At least 56 New York-based companies that have faced penalties or settled cases related to fraud, environmental violations, or workplace offenses over the last twenty years were approved for small business loans under the federal CARES Act program, research by a watchdog group shows. The loans are part of the Paycheck Protection Program administered by the Small Business Administration to help companies stay afloat during the pandemic.

Among the most high-profile cases is that of Zwanger & Pesiri Radiology Group, LLP, a Long Island radiology company that was approved for a loan between $2 million and $5 million.

But four years ago, following a whistleblower's complaint, the company's CEO, Steven Mendelsohn, paid $8.1 million to settle allegations of Medicare and Medicaid fraud with the New York Attorney General’s office.

Mendelsohn was accused of performing unnecessary medical procedures on patients and billing the federal government as part of a fraud scheme that netted him more than a million dollars. Specifically, the government claimed that if a woman came in with a prescription for a transvaginal ultrasound, he would also perform a pelvic exam and bill for it.

Conversely, if a woman came in for a pelvic exam, he would have employees add on a transvaginal ultrasound.

Phil Mattera, research director at Good Jobs First, the Washington, D.C.-based government spending watchdog nonprofit, has been compiling the list of companies that have had problems with the government in the past, noting those companies deserve extra scrutiny.

“Past behavior might be a predictor of future behavior.

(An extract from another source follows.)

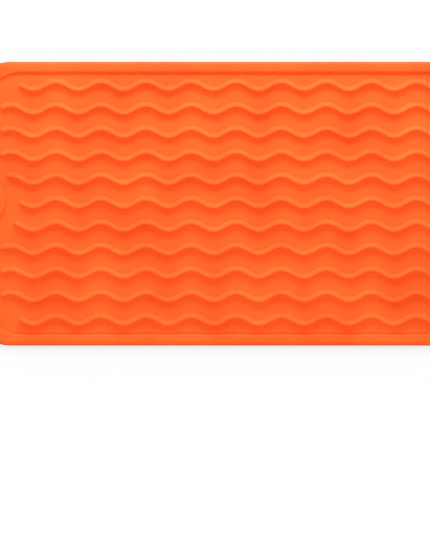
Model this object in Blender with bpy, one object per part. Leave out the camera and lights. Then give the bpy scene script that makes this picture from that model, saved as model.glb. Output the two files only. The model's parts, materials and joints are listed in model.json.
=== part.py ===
"""Roll-up silicone heat mat for hot hair tools: a long rounded sheet with a raised rim, a
shallow pocket full of wavy ribs, and a hanging hole in a raised round at one short end.

The moulding is first made whole. It is then divided along its bend lines into the rim, rib and
web bands that turn against each other when the mat is rolled up. Metres, +Z up, the underside
on Z = 0, the long side along X.
"""
import math

import bmesh
import bpy
from mathutils import Matrix

# Outline of the mat
MAT_LENGTH = 0.3048          # 12 inches, along X
MAT_WIDTH = 0.1651           # 6.5 inches, along Y
OUTER_CORNER = 0.0205
RIM_WIDTH = 0.0058
POCKET_CORNER = 0.022
ARC_STEPS = 8                # straight pieces in each quarter-round corner

# Heights above the underside
FIELD_HEIGHT = 0.0018        # floor of the pocket
RIM_HEIGHT = 0.0032          # rim and hanging round
RIB_HEIGHT = 0.0040          # crest of the ribs
HINGE_HEIGHT = 0.0009        # bending axis, at half the sheet's thickness

# Wavy ribs
RIB_ROWS = 11
RIB_PITCH = 0.01367
RIB_RADIUS = 0.0017
RIB_POINTS_PER_WAVE = 6
RIB_SIDES = 6                # of the bar's section, with a flat side up
WAVE_LENGTH = 0.0263
WAVE_SWING = 0.00235         # the rib's centre line swings this far each way
END_ROW_REACH = 0.1262       # half length of the first and last rib, clear of the corners
LONG_ROW_REACH = 0.1372      # half length of the others
SHORT_ROW_STARTS = {4: -0.1332, 5: -0.1262, 6: -0.1293}   # rows that stop short of the round
TIP_SCALE = 0.55             # the rib narrows to this at its very tip

# Hanging hole, in a raised round that grows out of the left rim
ROUND_X = -0.1485
ROUND_RADIUS = 0.0138
HOLE_X = -0.1444
HANGING_Y = 0.0013           # of the round and its hole
HOLE_RADIUS = 0.00325
ROUND_STEPS = 48
HOLE_STEPS = 24

# Bands that the moulding bends between
RIB_BAND_WIDTH = 0.0093
BAND_GAP = 0.0003            # between neighbours, at the bending axis
BAND_RELIEF = math.radians(15)   # each side leans back by this, above and below the axis

# How the mat rolls: a spiral whose radius grows from the near edge to the far one
ROLL_RADIUS = 0.0233         # of the bending axis, at the middle band
ROLL_GROWTH = 0.045          # added radius for each unit of distance across the mat

SILICONE_COLOR = (1.0, 0.127, 0.026, 1.0)
SILICONE_ROUGHNESS = 0.5
OVERSHOOT = 0.001            # how far the cutters stick out past what they cut


def clear_scene():
    for scene_object in list(bpy.data.objects):
        bpy.data.objects.remove(scene_object, do_unlink=True)


def new_collection(name):
    collection = bpy.data.collections.new(name)
    bpy.context.scene.collection.children.link(collection)
    return collection


def silicone():
    material = bpy.data.materials.new("orange_silicone")
    material.use_nodes = True
    shader = material.node_tree.nodes["Principled BSDF"]
    shader.inputs["Base Color"].default_value = SILICONE_COLOR
    shader.inputs["Roughness"].default_value = SILICONE_ROUGHNESS
    shader.inputs["Metallic"].default_value = 0.0
    material.diffuse_color = SILICONE_COLOR
    return material


def mesh_from_curve(curve_object, collection):
    """Replace a curve object with a closed mesh object of the same shape."""
    bpy.context.view_layer.update()
    evaluated = curve_object.evaluated_get(bpy.context.evaluated_depsgraph_get())
    mesh = bpy.data.meshes.new_from_object(evaluated)
    work = bmesh.new()
    work.from_mesh(mesh)
    bmesh.ops.remove_doubles(work, verts=work.verts, dist=0.00001)
    bmesh.ops.recalc_face_normals(work, faces=work.faces)
    work.to_mesh(mesh)
    work.free()
    name = curve_object.name
    place = curve_object.matrix_world.copy()
    bpy.data.objects.remove(curve_object, do_unlink=True)
    mesh_object = bpy.data.objects.new(name, mesh)
    mesh_object.matrix_world = place
    collection.objects.link(mesh_object)
    return mesh_object


def extruded_outline(name, points, low, high, collection):
    """A flat outline in the XY plane, extruded from low to high."""
    curve = bpy.data.curves.new(name, "CURVE")
    curve.dimensions = "2D"
    curve.fill_mode = "BOTH"
    curve.extrude = (high - low) / 2
    spline = curve.splines.new("POLY")
    spline.points.add(len(points) - 1)
    for point, (x, y) in zip(spline.points, points):
        point.co = (x, y, 0.0, 1.0)
    spline.use_cyclic_u = True
    curve_object = bpy.data.objects.new(name, curve)
    curve_object.location.z = (low + high) / 2
    collection.objects.link(curve_object)
    return mesh_from_curve(curve_object, collection)


def rounded_rectangle(length, width, radius):
    points = []
    corners = ((1, 1, 0), (-1, 1, 90), (-1, -1, 180), (1, -1, 270))
    for side_x, side_y, start in corners:
        centre_x = side_x * (length / 2 - radius)
        centre_y = side_y * (width / 2 - radius)
        for step in range(ARC_STEPS + 1):
            angle = math.radians(start + 90 * step / ARC_STEPS)
            points.append((centre_x + radius * math.cos(angle), centre_y + radius * math.sin(angle)))
    return points


def cylinder(name, x, radius, low, high, steps, collection):
    """An upright cylinder on the hanging hole's line along the mat."""
    mesh = bpy.data.meshes.new(name)
    work = bmesh.new()
    bmesh.ops.create_cone(work, cap_ends=True, segments=steps, radius1=radius, radius2=radius,
                          depth=high - low,
                          matrix=Matrix.Translation((x, HANGING_Y, (low + high) / 2)))
    work.to_mesh(mesh)
    work.free()
    cylinder_object = bpy.data.objects.new(name, mesh)
    collection.objects.link(cylinder_object)
    return cylinder_object


def combine(target, tool, operation):
    """Join, cut or trim the target with the tool, and use the tool up."""
    modifier = target.modifiers.new(operation.lower(), "BOOLEAN")
    modifier.operation = operation
    modifier.object = tool
    bpy.context.view_layer.update()
    evaluated = target.evaluated_get(bpy.context.evaluated_depsgraph_get())
    old_mesh = target.data
    new_mesh = bpy.data.meshes.new_from_object(evaluated)
    target.modifiers.clear()
    target.data = new_mesh
    target.data.name = target.name
    bpy.data.meshes.remove(old_mesh)
    bpy.data.objects.remove(tool, do_unlink=True)


def apply_place(scene_object, turn=Matrix.Identity(4)):
    """Move an object's place, and a turn about the world's origin, into its mesh."""
    bpy.context.view_layer.update()
    scene_object.data.transform(turn @ scene_object.matrix_world)
    scene_object.matrix_world = Matrix.Identity(4)


def row_y(row):
    """Middle of a rib row. Row 0 is nearest the far edge."""
    return ((RIB_ROWS - 1) / 2 - row) * RIB_PITCH


def rib_span(row):
    """First and last X of a rib."""
    reach = END_ROW_REACH if row in (0, RIB_ROWS - 1) else LONG_ROW_REACH
    return SHORT_ROW_STARTS.get(row, -reach), reach


def wavy_rib(row, collection):
    """One rib: a round bar along a cosine wave, half sunk in the sheet."""
    start, end = rib_span(row)
    steps = round((end - start) / WAVE_LENGTH * RIB_POINTS_PER_WAVE)
    curve = bpy.data.curves.new("rib", "CURVE")
    curve.dimensions = "3D"
    curve.bevel_depth = RIB_RADIUS
    curve.bevel_resolution = (RIB_SIDES - 4) // 2
    curve.use_fill_caps = True
    spline = curve.splines.new("POLY")
    spline.points.add(steps)
    for step, point in enumerate(spline.points):
        x = start + (end - start) * step / steps
        y = row_y(row) + WAVE_SWING * math.cos(math.tau * x / WAVE_LENGTH)
        point.co = (x, y, 0.0, 1.0)
        point.radius = TIP_SCALE if step in (0, steps) else 1.0
    rib = bpy.data.objects.new("rib", curve)
    rib.location.z = RIB_HEIGHT - RIB_RADIUS * math.cos(math.pi / RIB_SIDES)
    collection.objects.link(rib)
    return mesh_from_curve(rib, collection)


def whole_moulding(collection):
    """The mat in one piece: sheet, pocket, hanging round, ribs and hanging hole."""
    outline = rounded_rectangle(MAT_LENGTH, MAT_WIDTH, OUTER_CORNER)
    moulding = extruded_outline("moulding", outline, 0.0, RIM_HEIGHT, collection)

    inner = rounded_rectangle(MAT_LENGTH - 2 * RIM_WIDTH, MAT_WIDTH - 2 * RIM_WIDTH, POCKET_CORNER)
    pocket = extruded_outline("pocket", inner, FIELD_HEIGHT, RIM_HEIGHT + OVERSHOOT, collection)
    hanging_round = cylinder("hanging_round", ROUND_X, ROUND_RADIUS, 0.0,
                             RIM_HEIGHT + 2 * OVERSHOOT, ROUND_STEPS, collection)
    combine(pocket, hanging_round, "DIFFERENCE")
    combine(moulding, pocket, "DIFFERENCE")

    for row in range(RIB_ROWS):
        combine(moulding, wavy_rib(row, collection), "UNION")

    hole = cylinder("hole", HOLE_X, HOLE_RADIUS, -OVERSHOOT, RIM_HEIGHT + OVERSHOOT,
                    HOLE_STEPS, collection)
    combine(moulding, hole, "DIFFERENCE")
    apply_place(moulding)
    return moulding


def band_edges():
    """Name, near edge and far edge of every band, from the far rim to the near rim."""
    bands = []
    far_edge = MAT_WIDTH / 2
    for row in range(RIB_ROWS):
        top = row_y(row) + RIB_BAND_WIDTH / 2
        first = "rim_band_far" if row == 0 else f"web_band_{row:02d}"
        bands.append((first, top, far_edge))
        far_edge = row_y(row) - RIB_BAND_WIDTH / 2
        bands.append((f"rib_band_{row + 1:02d}", far_edge, top))
    bands.append(("rim_band_near", -MAT_WIDTH / 2, far_edge))
    return bands


def band_cutter(name, near, far, collection):
    """A long prism that is widest at the bending axis, so its neighbours can turn both ways.

    Only an edge shared with a neighbour leans back. The mat's own edge is left alone.
    """
    low = -OVERSHOOT
    high = RIB_HEIGHT + OVERSHOOT
    lean = math.tan(BAND_RELIEF)

    def side(y, direction):
        if abs(y) > MAT_WIDTH / 2 - BAND_GAP:
            outside = y + direction * OVERSHOOT
            return [(outside, z) for z in (low, HINGE_HEIGHT, high)]
        return [(y - direction * (BAND_GAP / 2 + lean * abs(z - HINGE_HEIGHT)), z)
                for z in (low, HINGE_HEIGHT, high)]

    profile = side(near, -1) + side(far, 1)[::-1]
    length = MAT_LENGTH / 2 + OVERSHOOT
    cutter = extruded_outline(name + "_cutter", profile, -length, length, collection)
    # The profile was drawn as (Y, Z): turn it so that it is extruded along X.
    apply_place(cutter, Matrix(((0, 0, 1, 0), (1, 0, 0, 0), (0, 1, 0, 0), (0, 0, 0, 1))))
    cutter.display_type = "WIRE"
    cutter.hide_render = True
    return cutter


def add_band(name, near, far, moulding, parts, cutters):
    """One band of the moulding, kept between a cutter's leaning sides by a modifier."""
    band = bpy.data.objects.new(name, moulding.data)
    modifier = band.modifiers.new("band", "BOOLEAN")
    modifier.operation = "INTERSECT"
    modifier.object = band_cutter(name, near, far, cutters)
    parts.objects.link(band)
    return band


def hinge_at(name, y, parent, collection):
    """An empty on a bend line. Turning it about X turns every band beyond it."""
    hinge = bpy.data.objects.new(name, None)
    hinge.empty_display_size = RIB_PITCH / 2
    hinge.location = (0.0, y, HINGE_HEIGHT)
    if parent is not None:
        hinge.parent = parent
        hinge.location -= world_place(parent)
    collection.objects.link(hinge)
    return hinge


def world_place(scene_object):
    """Sum of the locations up the chain. None of the hinges is turned."""
    place = scene_object.location.copy()
    while scene_object.parent is not None:
        scene_object = scene_object.parent
        place += scene_object.location
    return place


def hang_bands(bands, objects, collection):
    """Parent each band to a hinge on its inner edge, in two chains out from the middle."""
    middle = len(bands) // 2
    centre = hinge_at("middle", 0.0, None, collection)
    for outward in (-1, 1):
        parent = centre
        index = middle + outward
        while 0 <= index < len(bands):
            name, near, far = bands[index]       # a step outward is a step to the near edge
            inner_edge = far if outward > 0 else near
            parent = hinge_at("bend_of_" + name, inner_edge, parent, collection)
            limit_turn(parent, rolled_turn(inner_edge))
            objects[index].parent = parent
            objects[index].location = -world_place(parent)
            index += outward
    objects[middle].parent = centre
    objects[middle].location = -world_place(centre)


def rolled_turn(y):
    """Turn at a bend line when the mat is fully rolled. There are two bend lines to each rib."""
    return RIB_PITCH / 2 / (ROLL_RADIUS + ROLL_GROWTH * y)


def limit_turn(hinge, turn):
    """The mat rolls as far with its ribs inside as with its ribs outside."""
    limit = hinge.constraints.new("LIMIT_ROTATION")
    limit.owner_space = "LOCAL"
    limit.use_limit_x = True
    limit.min_x = -turn
    limit.max_x = turn


def build():
    clear_scene()
    parts = new_collection("silicone_heat_mat")
    cutters = new_collection("cutters")
    material = silicone()
    moulding = whole_moulding(cutters)
    moulding.data.materials.clear()
    moulding.data.materials.append(material)
    moulding.data.shade_smooth()
    moulding.data.set_sharp_from_angle(angle=math.radians(40))
    moulding.display_type = "WIRE"
    moulding.hide_render = True
    bands = band_edges()
    objects = [add_band(*band, moulding, parts, cutters) for band in bands]
    hang_bands(bands, objects, parts)


build()
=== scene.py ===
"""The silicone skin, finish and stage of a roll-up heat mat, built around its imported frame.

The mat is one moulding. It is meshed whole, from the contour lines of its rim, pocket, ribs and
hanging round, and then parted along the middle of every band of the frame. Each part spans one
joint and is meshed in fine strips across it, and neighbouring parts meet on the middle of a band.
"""
import json
import math

import bpy
import numpy as np
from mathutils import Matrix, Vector
from mathutils.geometry import delaunay_2d_cdt
from mathutils.kdtree import KDTree

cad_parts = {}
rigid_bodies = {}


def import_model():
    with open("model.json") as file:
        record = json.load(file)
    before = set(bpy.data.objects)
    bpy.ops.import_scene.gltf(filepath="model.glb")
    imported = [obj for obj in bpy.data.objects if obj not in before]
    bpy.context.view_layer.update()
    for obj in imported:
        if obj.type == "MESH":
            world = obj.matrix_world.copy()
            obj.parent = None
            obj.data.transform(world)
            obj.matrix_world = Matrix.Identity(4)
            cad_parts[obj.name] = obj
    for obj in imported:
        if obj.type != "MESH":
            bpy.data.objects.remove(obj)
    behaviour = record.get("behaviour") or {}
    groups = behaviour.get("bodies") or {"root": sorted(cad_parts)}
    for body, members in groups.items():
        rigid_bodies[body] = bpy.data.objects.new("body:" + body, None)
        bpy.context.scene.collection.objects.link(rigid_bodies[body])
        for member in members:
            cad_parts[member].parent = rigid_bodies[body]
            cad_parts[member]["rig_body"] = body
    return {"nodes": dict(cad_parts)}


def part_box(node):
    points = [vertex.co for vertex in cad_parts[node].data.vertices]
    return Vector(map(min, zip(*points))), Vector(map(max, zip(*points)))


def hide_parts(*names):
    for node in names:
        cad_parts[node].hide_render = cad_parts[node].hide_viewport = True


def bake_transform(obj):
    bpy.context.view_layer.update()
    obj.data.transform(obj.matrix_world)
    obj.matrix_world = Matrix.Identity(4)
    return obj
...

So it’s possible companies that are getting taxpayer assistance will repeat behaviors of the past, whether it’s mistreating employees or cheating the government on on contracts or cheating consumers,” he told Gothamist.

Mattera wouldn’t go so far as to say that companies with blemished records should not get loans, because the loans are designed to help save jobs and keep small businesses afloat by providing money for things like overhead costs.

At the very least, these companies might merit additional scrutiny to make sure they are not misusing the assistance they’re receiving from the government during the pandemic.

The nonpartisan U. S. Government Accountability Office has said: “We found that the Small Business Administration processed over $512 billion in guaranteed small business loans, but isn’t ready to address fraud risks and hasn’t said how it plans to oversee the loans.”

The big attraction to small businesses is that the loans are forgivable if less than 60 percent is used towards “eligible payroll expenses” like salaries, healthcare, insurance, or retirement, according to Matt Coleman, the SBA’s spokesman for the New York and New Jersey region.

He declined to discuss any of the companies with past penalties or that faced charges.

Coleman said there are several questions required of every borrower to answer in the PPP application. A “yes” answer to any renders a small business or non-profit ineligible for a PPP loan, he said.

Among them: Within the last 5 years, for any felony involving fraud, bribery, embezzlement, or a false statement in a loan application or an application for federal financial assistance, or within the last year, for any other felony, has the Applicant (if an individual) or any owner of the Applicant 1) been convicted; 2) pleaded guilty; 3) pleaded nolo contendere; or 4) commenced any form of parole or probation (including probation before judgment)?

The case of Zwanger & Pesiri Radiology Group, LLP was settled in 2016, within five years of the PPP loan, which the company got approval for in April 2020. There was a guilty plea in a related case brought by the U. S. Attorney’s Office in the Eastern District of New York. But the guilty plea did not come from Mendelsohn or Zwanger & Pesiri Radiology Group, LLP. Instead, it came from Zwanger-Pesiri, Inc., an entirely new company that Mendelsohn’s attorney filed for just months before the 2016 settlement.

However,Zwanger-Pesiri Inc., pleaded guilty to the Medicaid and Medicare fraud charges, and is listed in court documents as “part of a family of radiology companies headquartered in Long Island.”

Mendelsohn told Gothamist he never pleaded guilty to anything, that it was Zwanger-Pesiri, Inc. that pleaded guilty. He claimed to have no connection to Zwanger-Pesiri, Inc.

His company, Zwanger & Pesiri Radiology Group, LLP, was the company that got the loan.

A call to the bank listed as providing the loan to Mendelsohn’s company, Manufacturers and Traders Trust Company, was not returned.

There were several other companies that qualified for the larger PPP loans which are included on the Good Jobs First list. Among them are Bouchard Transportation Company Inc., based in Melville, which was approved for a federal loan between $5 million and $10 million. In 2013, it paid $13.3 million in a settlement with the National Oceanic and Atmospheric Administration related to an oil spill near Buzzards Bay in Massachusetts that damaged 100 miles of shore and killed wildlife. That was just one of several penalties levied against the company.

Crane-Hogan Structural Systems, Inc., a construction company based in Spencerport, was also approved for loan between $2 million and $5 million dollars under the federal program. Five years ago, the firm pleaded guilty to dumping concrete slurry in the Susquehanna River and was fined $500,000.